--- GOAL OF THE EXERCISE ---
Transcribe, exactly as they appear, the line that contains "Reconstruct the object in this render as an", the line that contains "along its length.", and every line in between, and nothing else.

--- Start of STORED RECORDS ---

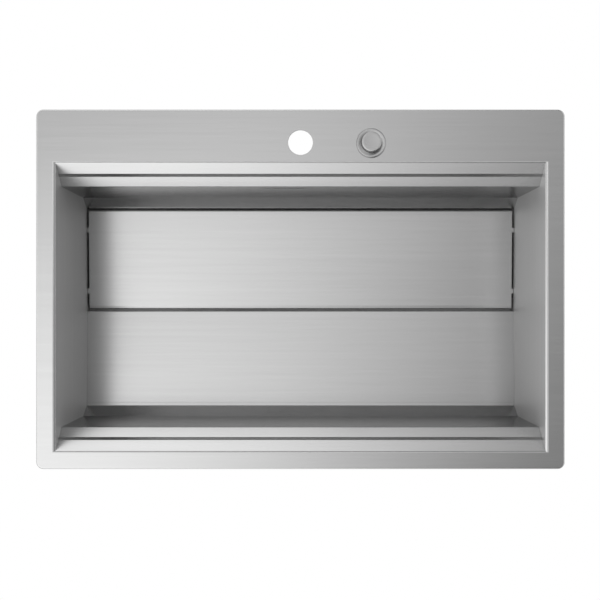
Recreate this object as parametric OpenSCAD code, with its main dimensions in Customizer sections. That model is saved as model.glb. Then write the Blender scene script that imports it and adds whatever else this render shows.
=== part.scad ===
// Inset workstation kitchen sink with a loose cover over a hidden drain.
// X runs left to right, Y front to back and Z up. The origin is at the middle of the bowl
// opening, on the worktop: the flange rests on Z = 0 and the bowl hangs below it.

/* [Flange] */
// Overall width of the flange, left to right
flange_w = 750; // [720:5:790]
// Overall depth of the flange, front to back
flange_d = 510; // [500:5:530]
// Height of the flange's top above the worktop
flange_h = 3; // [2.6:0.1:4]
// Thickness of the flange sheet
deck_t = 1.5; // [1.2:0.1:1.8]
// Outer corner radius of the flange
corner_r = 10; // [6:1:14]
// Width of the flange along the front edge
border = 25; // [24:0.5:27]
// Width of the flange at the left and right sides
side_border = 27.5; // [25:0.5:32]
// Depth of the rear deck, from the bowl opening to the rear edge
rear_deck = 75; // [70:1:95]
// Radius of the tap hole
tap_hole_r = 17.5; // [16:0.5:18]

/* [Bowl] */
// Thickness of the bowl sheet
sheet_t = 1.2; // [0.9:0.1:1.5]
// How far the top bevel of the front and rear panels runs inwards
bevel_run = 14.5; // [12:0.5:16]
// How far the top bevel drops
bevel_drop = 14; // [12:0.5:16]
// Height of the small steep step below the bevel
step_h = 7; // [4:0.5:8]
// How far the steep step runs inwards
step_run = 3.2; // [1:0.1:4]
// Run and drop of the 45 degree ledge slope below the step
slope_run = 12.8; // [11:0.1:14]
// Depth of the bowl at the front and rear of the floor, below the worktop
bowl_depth = 193; // [180:1:210]
// How far the floor falls from its front and rear edges to the slit
floor_fall = 5; // [3:0.5:6]
// How far the slanted foot of the front and rear walls runs inwards
foot_run = 14.5; // [10:0.5:18]
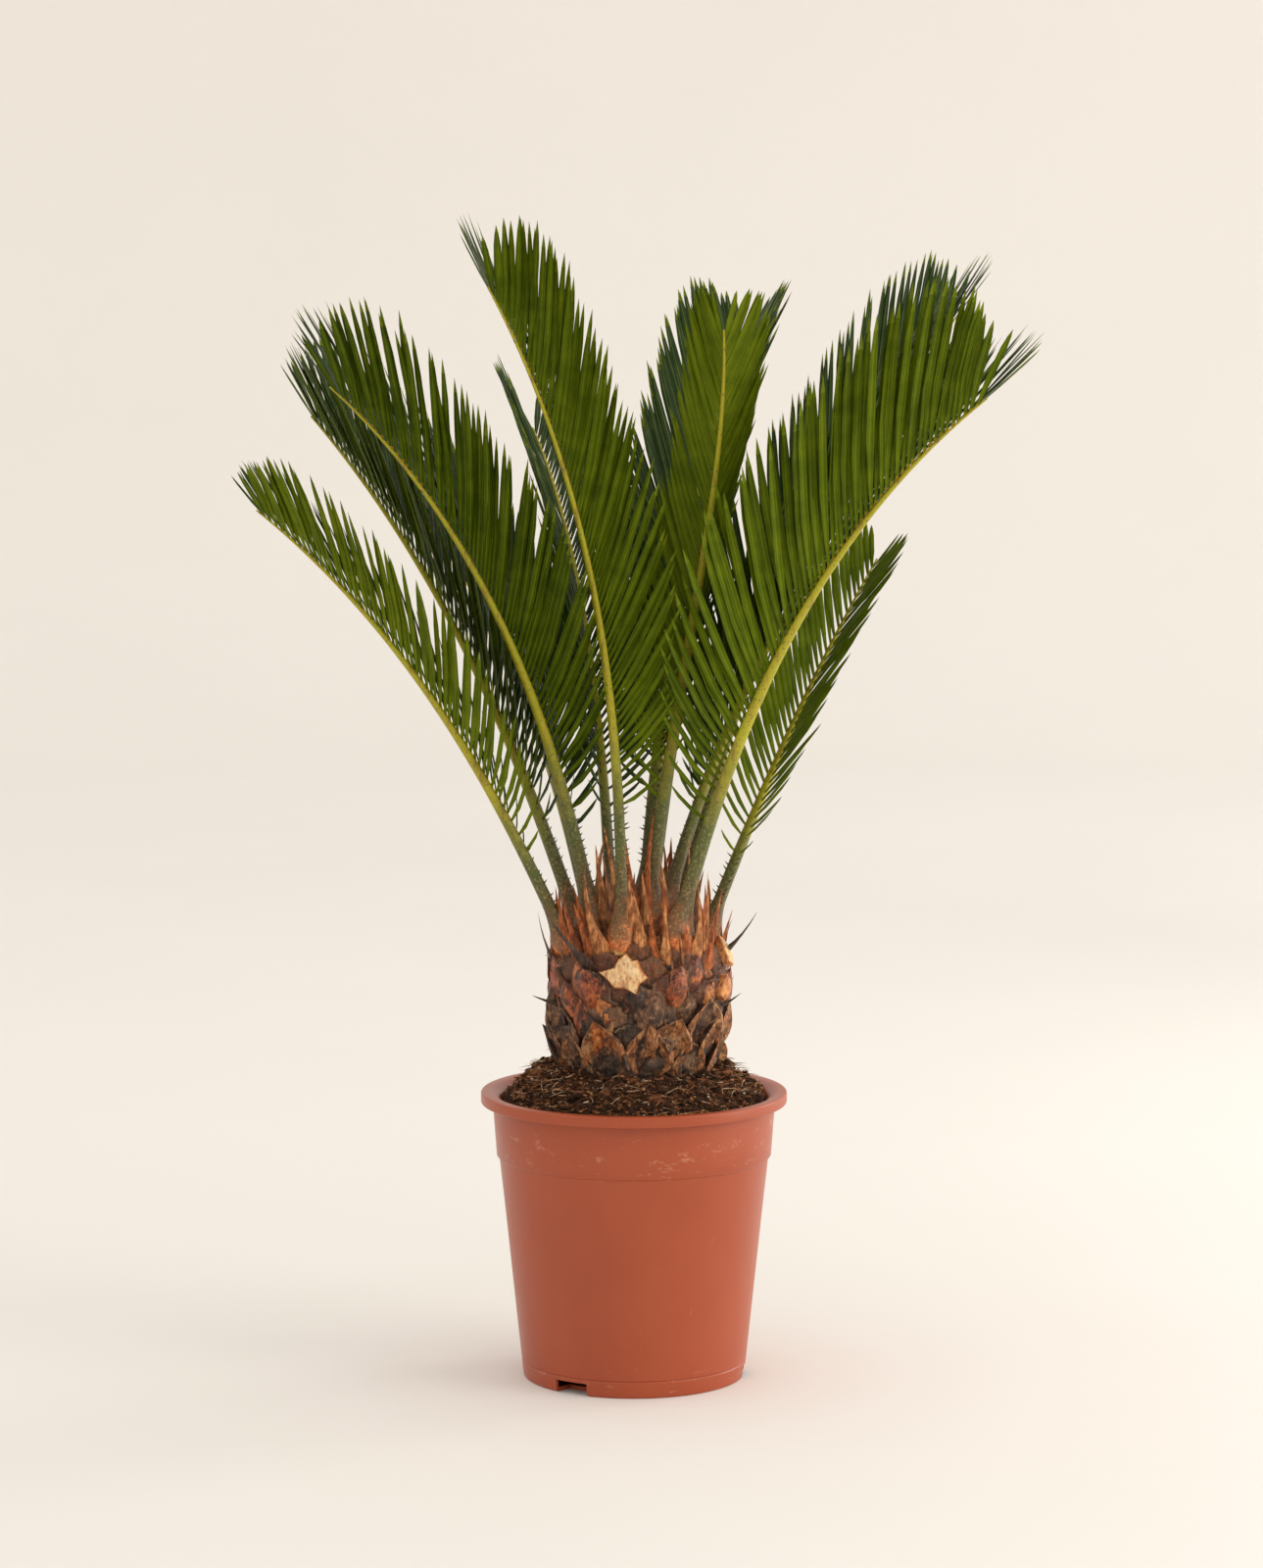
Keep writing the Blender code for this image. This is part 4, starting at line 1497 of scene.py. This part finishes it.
    def rib_radius(self, frond: Frond, share: float) -> float:
        """Works out how thick the rib is.

        Args:
            frond: the frond's measures.
            share: the share of the rib's length.

        Returns:
            The rib's radius there.
        """
        if share < self.flare_end:
            return frond.stalk * (self.flare + (1.0 - self.flare) * max(share, 0.0) / self.flare_end)
        if share < self.blade_start:
            up = (share - self.flare_end) / (self.blade_start - self.flare_end)
            return frond.stalk * (1.0 - self.thinning * up)
        left = (1.0 - share) / (1.0 - self.blade_start)
        return self.tip_radius + (frond.stalk * (1.0 - self.thinning) - self.tip_radius) * left**self.taper

    def axes(self, frond: Frond, share: float) -> tuple[Vector, Vector, Vector]:
        """Works out how the blade lies.

        Args:
            frond: the frond's measures.
            share: the share of the rib's length.

        Returns:
            The rib's direction, its blade's side and its blade's upper side.
        """
        tangent = self.direction(frond, share)
        heading = math.radians(frond.heading + frond.sweep * share)
        side = Vector((math.sin(heading), -math.cos(heading), 0.0))
        upper = side.cross(tangent)
        roll = math.radians(frond.roll)
        upper = math.cos(roll) * upper + math.sin(roll) * side
        return tangent, tangent.cross(upper), upper

    def leaflet_angle(self, frond: Frond, place: float) -> float:
        """Returns the angle between a leaflet and the rib, in radians, at its place along the blade."""
        opened = self.tip_angle * frond.spread + self.opening * (1.0 - place) ** self.angle_power
        return opened * min(1.0, self.closed_share + (1.0 - place) / self.closing_span)

    def leaflet_length(self, frond: Frond, place: float) -> float:
        """Works out how long a leaflet is.

        Args:
            frond: the frond's measures.
            place: the leaflet's place along the blade, from 0 to 1.

        Returns:
            The leaflet's length.
        """
        reach = math.sin(math.pi / 2.0 * min(place / self.full_length_at, 1.0))
        rise = self.foot_length_share + (1.0 - self.foot_length_share) * reach
        late = max(0.0, (place - self.shortening_from) / (1.0 - self.shortening_from))
        return frond.leaflet * rise * (1.0 - self.shortening * late**2)

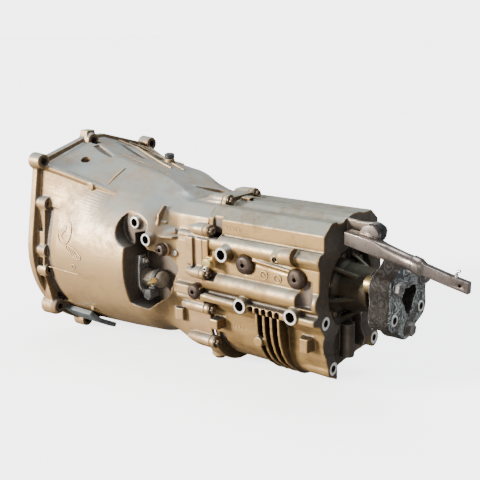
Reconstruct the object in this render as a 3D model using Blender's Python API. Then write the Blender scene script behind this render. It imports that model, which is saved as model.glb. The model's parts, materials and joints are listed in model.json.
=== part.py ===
"""Five-speed manual transmission for a front-engined, rear-driven car.

Written in millimetres from the shaft axis: x runs rearwards from the engine
face, y to the far side and z up. World metres are set in world().
"""
import math

import bpy
import bmesh
from mathutils import Vector

# Driving dimensions, millimetres
MIDDLE_X = 392.5          # half the overall length, so the origin sits mid-length
LUG_R = 15.0
LOW_LUG_Z = -154.0
LIFT_Z = LUG_R * math.cos(math.pi / 10) - LOW_LUG_Z   # the lowest bell lugs touch z = 0
FLANGE_R = 166.0          # engine face ring
FLANGE_T = 14.0
WALL = 7.0                # casting wall
JOINT_X = 358.0           # face between the two castings
HEAD_X = 367.0            # rear face of the joint flange, under the bolt heads
FRONT_CHAMBER_R = 79.0
BULKHEAD_X = (246.0, 268.0)
REAR_WALL_X = (532.0, 556.0)
CASE_END_X = 577.0
CASE_TOP = 110.0
COUNTER_Z = -81.0         # countershaft axis below the main shaft
MODULE = 4.05             # gear tooth size
IDLER_Y, IDLER_Z = 36.37, -63.18
RAIL_Z = 70.0
RAIL_Y = {"12": -16.0, "34": 0.0, "5r": 16.0}
SELECTOR_Z = 93.0
GATE_X = 356.0
LEVER_X = 204.0           # release lever plane
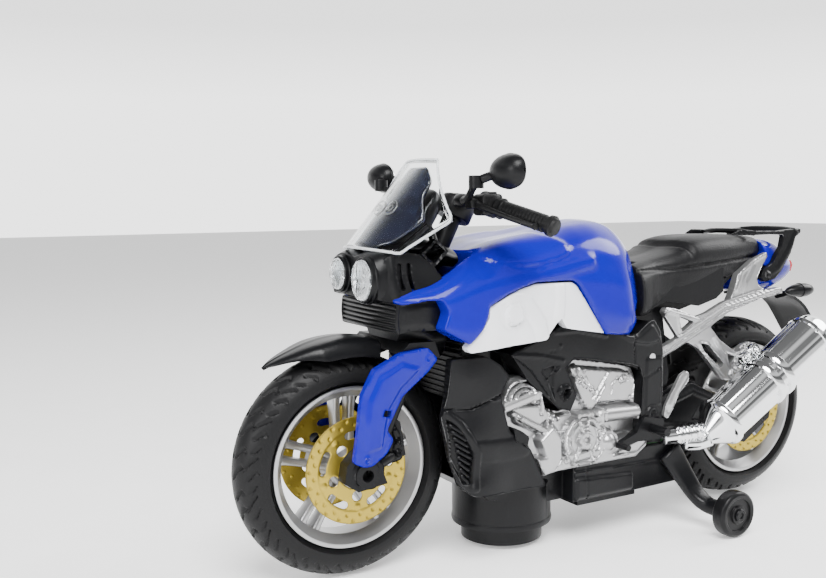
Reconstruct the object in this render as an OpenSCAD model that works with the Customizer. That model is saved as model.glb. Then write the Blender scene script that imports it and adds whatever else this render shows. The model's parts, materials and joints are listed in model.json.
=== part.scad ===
// Battery-operated toy motorcycle, about 1:8.
// +X points forward, +Y to the rider's left, +Z up; the ground is z = 0.
// The origin is under the middle of the machine, half way along its length.

/* [Wheels] */
// Distance between the wheel axles
wheelbase = 190; // [188:1:192]
// Outer radius of the front tyre
front_r = 40; // [39.5:0.1:40.5]
// Outer radius of the rear tyre
rear_r = 39.6; // [39.2:0.1:40]
// Width of the front tyre
front_w = 19; // [18:0.5:19.5]
// Width of the rear tyre
rear_w = 27; // [26:0.5:27.5]
// Radius of both rim lips
rim_r = 28.8; // [28.4:0.1:29]
// Radius of the brake discs
disc_r = 19; // [17:0.5:20]
// Twin spokes in each rim
spokes = 5; // [5:1:6]

/* [Steering] */
// Rake of the steering axis from the vertical, degrees
rake = 28; // [27:0.5:29]
// Radius of the steering stem
stem_r = 3.5; // [3:0.1:3.6]
// Running clearance round the stem, axles and pins
fit = 0.06; // [0.03:0.01:0.09]

/* [Body] */
// Wall thickness of the moulded shells
wall = 1.6; // [1.2:0.1:1.8]
// Half width over the fairings and engine covers
body_y = 25; // [24.5:0.5:25]

/* [Drive turret] */
// Radius of the turning turret
turret_r = 15.9; // [15:0.1:16]
// Radius of the housing that the turret turns in
housing_r = 19.4; // [19:0.1:20]
// Radius of the two drive wheels
drive_r = 6; // [6:0.1:6]
// Teeth on the motor pinion
pinion_teeth = 8; // [8:1:8]
// Teeth on the idler gear
idler_teeth = 24; // [24:1:24]
// Teeth on the drive axle's gear
axle_teeth = 12; // [12:1:12]

/* [Stabilizers] */
// Radius of the stabilizer wheels
stab_r = 9.2; // [9:0.1:9.4]
// Distance from the middle plane to a stabilizer wheel's centre
stab_y = 48.3; // [48:0.1:49]

/* [Hidden] */
$fn = 48;
rear_x = -89;
front_x = rear_x + wheelbase;
turret_x = 33;
stab_x = -44;
mirror_pivot = [66, 34, 137.5];
gear_module = 0.5;
cell_r = 7.25;
cell_l = 50.5;
core_y = 15;

// ---------- helpers ----------

// Extrudes a side-view outline (x, z) from y0 to y1.
module side(y0, y1)
    translate([0, y1, 0])
        rotate([90, 0, 0])
            linear_extrude(height = y1 - y0)
                children();

// Places a shape drawn round Z so that it is round the Y line through (x, z).
module about_y(x, z)
    translate([x, 0, z])
        rotate([90, 0, 0])
            children();

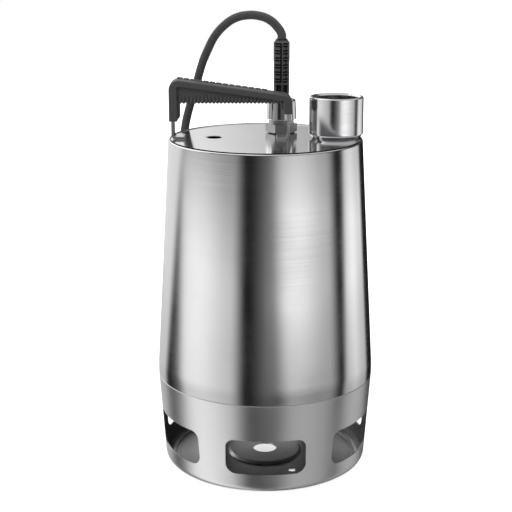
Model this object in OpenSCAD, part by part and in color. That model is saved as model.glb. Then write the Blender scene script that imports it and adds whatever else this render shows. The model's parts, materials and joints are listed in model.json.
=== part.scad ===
// Submersible sump pump: a tapered sleeve over a canned motor, a strainer below, a vortex impeller
// between them, and a discharge port, handle and cable entry on the top plate.
// Z is up along the pump's axis, X runs towards the discharge port, and the floor is at Z = 0.

/* [Sleeve and top plate] */
// Outer diameter at the joint of sleeve and strainer
body_d = 216; // [210:1:226]
// Height of the sleeve
sleeve_h = 236.6; // [234:0.2:250]
// How much the sleeve's radius narrows from bottom to top
sleeve_taper = 13.4; // [8:0.2:15]
// Thickness of the sleeve's sheet
sleeve_wall = 1.5; // [1.2:0.1:2]
// Height of the sleeve's straight band, below its cone
band_h = 10; // [8:1:16]
// Half length of the soft bend from the band to the cone
bend_len = 6; // [3:1:7]
// Radius of the sleeve's top edge
rim_r = 1.4; // [0.6:0.1:1.5]
// Thickness of the top plate
plate_t = 2; // [1.8:0.1:3]
// Depth of the top plate's turned-down skirt
skirt_h = 10; // [6:1:14]
// Width of the groove between plate and rim
rim_groove_w = 0.6; // [0.4:0.1:1.2]
// Depth of the groove between plate and rim
rim_groove_h = 1.2; // [0.6:0.1:1.4]

/* [Discharge port] */
// Outer diameter of the socket
port_d = 53; // [51:0.5:56]
// Height of the socket above the plate
port_h = 40; // [30:1:50]
// Bore of the socket's pipe thread
port_bore_d = 44.84; // [42:0.02:45]
// Width of the socket's foot bevel
port_foot_bevel = 3.3; // [1:0.1:3.4]
// Depth of the bevel that leads into the thread
port_lead_in = 2; // [1:0.5:4]
// Gap between the socket's foot and the plate's edge
port_inset = 0.2; // [0.1:0.1:3]
// Bearing of the port from the X axis
port_bearing = 5; // [0:1:12]

/* [Handle] */
// Thickness of the steel strap
strap_t = 2.5; // [2:0.1:3.5]
// Width of the steel strap
strap_w = 20; // [16:1:22]
// Gap between the strap's short leg and the socket
handle_port_gap = 18.6; // [14:0.2:30]
// Length of each welded foot
foot_len = 13; // [9:1:18]
// Height of the handle's high end above the plate
handle_h_high = 58.5; // [54:0.5:70]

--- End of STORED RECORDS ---

--- RESPONSE ---
Reconstruct the object in this render as an OpenSCAD model that works with the Customizer. That model is saved as model.glb. Then write the Blender scene script that imports it and adds whatever else this render shows. The model's parts, materials and joints are listed in model.json.
=== part.scad ===
// Battery-operated toy motorcycle, about 1:8.
// +X points forward, +Y to the rider's left, +Z up; the ground is z = 0.
// The origin is under the middle of the machine, half way along its length.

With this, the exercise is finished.